Когда Филипп поравнялся с площадью, на огромном экране возникло лицо Орландо Оливье, который, как звезда, был поистине вездесущ: он уговаривал сограждан мыться только той синтетической водой, которую изготавливает завод Вуглускра. Несколько ненароком случившихся при этом особей женского пола, завидев всеобщего любимца, попадали в обморок. Филипп бросился им на помощь, но неожиданно взвыли сирены воздушной тревоги, и экран заслонило лишенное выражения пухлое лицо, в котором Филипп безошибочно признал бессменного правителя Города генерала Дромадура. Те, кто упал в обморок, вскочили и бросились врассыпную, подгоняемые священным ужасом.
— Граждане… будьте бдительны…
Филипп зажал уши и кинулся прочь. Дромадур ревел, грозил, гремел, проклинал, рокотал ему вслед.
— Всякий, кто смеет подавать подобный пример… а-а-а…
Филипп свернул на какую-то улицу. От быстрого шага он запыхался и все еще зажимал руками уши, чтобы не слышать. Улица казалась пустынной, только впереди одиноко маячил тонкий женский силуэт. Филипп опустил руки. То, о чем вещал экран, уже не имело никакого значения; теперь для молодого человека существовала лишь музыка — музыка его сердца, и она вела его помимо его воли. Незнакомка то приближалась к нему, то удалялась. Она шла, не оборачиваясь, и Филипп желал, чтобы так было вечно: больше всего в эти мгновения он боялся увидеть не то лицо, которое искал. Ветер швырнул ему под ноги банановую корку, Филипп поскользнулся, пребольно упал, но в следующий миг был уже на ногах. Девушка исчезла: боясь потерять ее из виду, Филипп побежал, и за поворотом угадал присутствие, наполнявшее его таким теплом. Уродливые дома, выстроенные между четвертой и пятой мировыми войнами и напоминавшие поставленные вверх ногами ступенчатые пирамиды, неожиданно стали самыми прекрасными на свете. Там, среди их грязных стен, незнакомка приостановилась. Оглянулась. Подняла на него свои огромные, сияющие, широко распахнутые глаза в обрамлении черных ресниц, с этим странным, чуть удивленным, чуть застенчивым выражением, прелесть которого нельзя передать никакими словами бледного человеческого языка. Филиппу показалось, что она смутилась, и оттого, что он мог быть причиной ее смущения, он смутился тоже; но все его существо ликовало.

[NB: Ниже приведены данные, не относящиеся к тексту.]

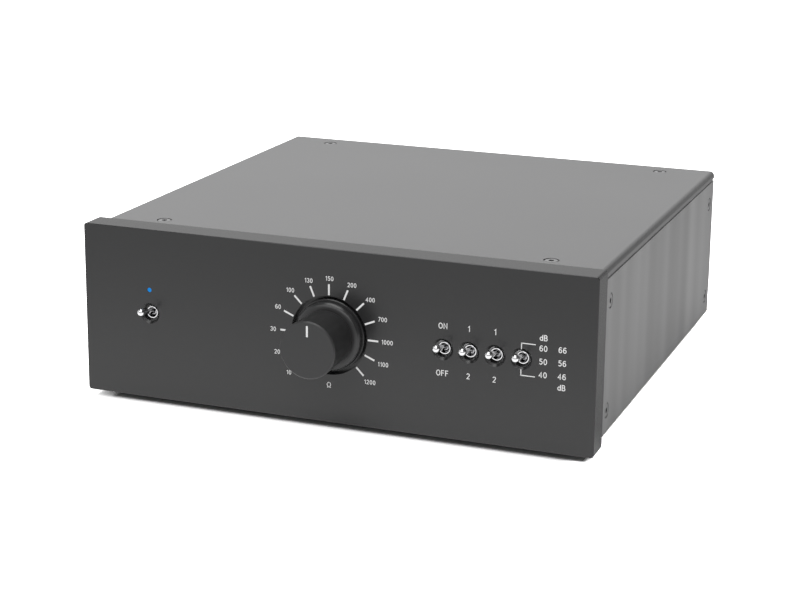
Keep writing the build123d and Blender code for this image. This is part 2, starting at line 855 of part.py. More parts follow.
def make_ribbon_cable():
    # level out of the front header, a quarter turn down, and straight into the rear header
    half = ribbon_thick / 2
    outer, inner = ribbon_bend + half, ribbon_bend - half
    low, far = header_x - ribbon_w / 2, header_x + ribbon_w / 2
    turn_z = header_z - ribbon_bend
    level = block(low, far, control_back + header_deep, ribbon_turn_y, header_z - half, header_z + half)
    ring = rod_x(outer, low, far, ribbon_turn_y, turn_z)
    ring -= rod_x(inner, low - over, far + over, ribbon_turn_y, turn_z)
    quarter = block(low - over, far + over, ribbon_turn_y, ribbon_turn_y + 2 * outer,
                    turn_z, header_z + outer)
    drop = block(low, far, ribbon_turn_y + inner, ribbon_turn_y + outer, main_top + header_h, turn_z)
    return level + (ring & quarter) + drop


def make_ribbon_headers():
    rear_y = ribbon_turn_y + ribbon_bend
    low, far = header_x - header_w / 2, header_x + header_w / 2
    half = header_h / 2
    front = block(low, far, control_back, control_back + header_deep, header_z - half, header_z + half)
    rear = block(low, far, rear_y - half, rear_y + half, main_top, main_top + header_h)
    return group(chamfer(box.edges().filter_by(Axis.X), panel_round) for box in (front, rear))


def make_link_headers():
    headers = []
    z = main_top + link_high / 2
    for centre in (-link_x, link_x):
        header = block(centre - link_w / 2, centre + link_w / 2, main_back - link_deep, main_back,
                       main_top, main_top + link_high)
        for step in range(link_pins):
            x = centre + (step - (link_pins - 1) / 2) * link_pitch
            header += square_y(pin_side, main_back - over, socket_board_front, x, z)
        headers.append(header)
    return group(headers)


# ---- parts on the main board
def both_channels(columns, rows):
    return [(side * x, y) for side in (-1, 1) for x in columns for y in rows]


def make_reservoir_capacitors():
    high = main_top + reservoir_high
    can = rod_z(reservoir_r, main_top, high, 0, 0)
    can = fillet(can.faces().sort_by(Axis.Z)[-1].edges(), panel_round)
    for turn in (0, 90):
        can -= Pos(0, 0, high) * Rot(0, 0, turn) * Box(reservoir_r, vent_groove, vent_groove)
    places = both_channels([reservoir_x], [main_back - rear for rear in reservoir_rear])
    return group(Pos(x, y, 0) * can for x, y in places)


def make_film_capacitors():
    width, deep, high = film_size
    box = Pos(0, 0, main_top + high / 2) * Box(width, deep, high)
    box = fillet(box.edges().filter_by(Axis.Z), panel_round)
    places = both_channels([main_half - edge for edge in film_edge], [main_back - rear for rear in film_rear])
    return group(Pos(x, y, 0) * box for x, y in places)


def make_relays():
    width, deep, high = relay_size
    box = Pos(0, 0, main_top + high / 2) * Box(width, deep, high)
    box = chamfer(box.faces().sort_by(Axis.Z)[-1].edges(), panel_round)
    places = both_channels([main_half - edge for edge in relay_edge],
                           [main_board_front + front for front in relay_front])
    return group(Pos(x, y, 0) * box for x, y in places)


def make_transistors():
    # cans with one flat side, on three legs
    low = main_top + can_legs
    can = rod_z(can_r, low, low + can_high, 0, 0)
    can -= block(-2 * can_r, 2 * can_r, -2 * can_r, -can_flat, low - over, low + can_high + over)
    half = leg_side / 2
    for x in (-leg_pitch, 0, leg_pitch):
        can += block(x - half, x + half, -half, half, main_top, low + over)
    places = both_channels([main_half - edge for edge in can_edge], [main_back - rear for rear in can_rear])
    return group(Pos(x, y, 0) * can for x, y in places)


def make_heatsinks():
    sinks = []
    high = main_top + sink_high
    pitch = (sink_w - fin_thick) / (fin_count - 1)
    for x in (-sink_x, sink_x):
        sink = block(x - sink_w / 2, x + sink_w / 2, sink_y, sink_y + sink_back, main_top, high)
        for fin in range(fin_count):
            left = x - sink_w / 2 + fin * pitch
            sink += block(left, left + fin_thick, sink_y, sink_y + sink_deep, main_top, high)
        sinks.append(sink)
    return group(sinks)


def make_regulators():
    regulators = []
    low = main_top + reg_lift
    tab_low = low + reg_high
    tab_high = tab_low + reg_tab
    leg_y = sink_y - reg_thick / 2
    for x in (-sink_x, sink_x):
        left, right = x - reg_w / 2, x + reg_w / 2
        body = block(left, right, sink_y - reg_thick, sink_y, low, tab_low)
        tab = block(left, right, sink_y - reg_tab_thick, sink_y, tab_low, tab_high)
        body += tab - rod_y(hole_r, sink_y - reg_thick, sink_y + over, x, (tab_low + tab_high) / 2)
        for leg in (x - reg_leg_pitch, x, x + reg_leg_pitch):
            body += block(leg - reg_leg_w / 2, leg + reg_leg_w / 2,
                          leg_y - reg_leg_thick / 2, leg_y + reg_leg_thick / 2, main_top, low)
        regulators.append(body)
    return group(regulators)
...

Забияка-ветер сорвал с головы девушки шляпку и понес на уровне третьего этажа, радуясь, что наконец-то смог досадить. Легко, без малейшего усилия Филипп взмыл ввысь, догнал шляпку, завладел ею и приземлился рядом с девушкой, которая ждала его с улыбкой на мягких, округлых губах. Тут на юношу напал ужаснейший столбняк. Он застыл как вкопанный, потому что девушка показалась ему еще красивее, чем прежде. В этот вечер у нее были волосы с лазоревыми и серебряными прядями и изумрудные губы, искрящиеся блестками; но это была именно она — Филипп признал бы ее из тысячи, — и она же находилась здесь, рядом. Всё это казалось чудом, необъяснимым и непостижимым. Девушка протянула руку, по-прежнему улыбаясь. Филипп смешался.
— Простите, — пробормотал он, не зная, куда деться, и желая провалиться на сто метров под землю, в казематы, где, как говорили, Дромадур держал своих пленников — тех из общественно опасных смутьянов и цветов-мутантов, кого ему удавалось поймать. — Это ваше.
— Да, — сказала она просто, глядя ему прямо в глаза.
— Вы меня помните? — спросил молодой человек с надеждой. — Мы были вчера вместе на празднике у… — Он запнулся; неожиданная мысль о Матильде обожгла его.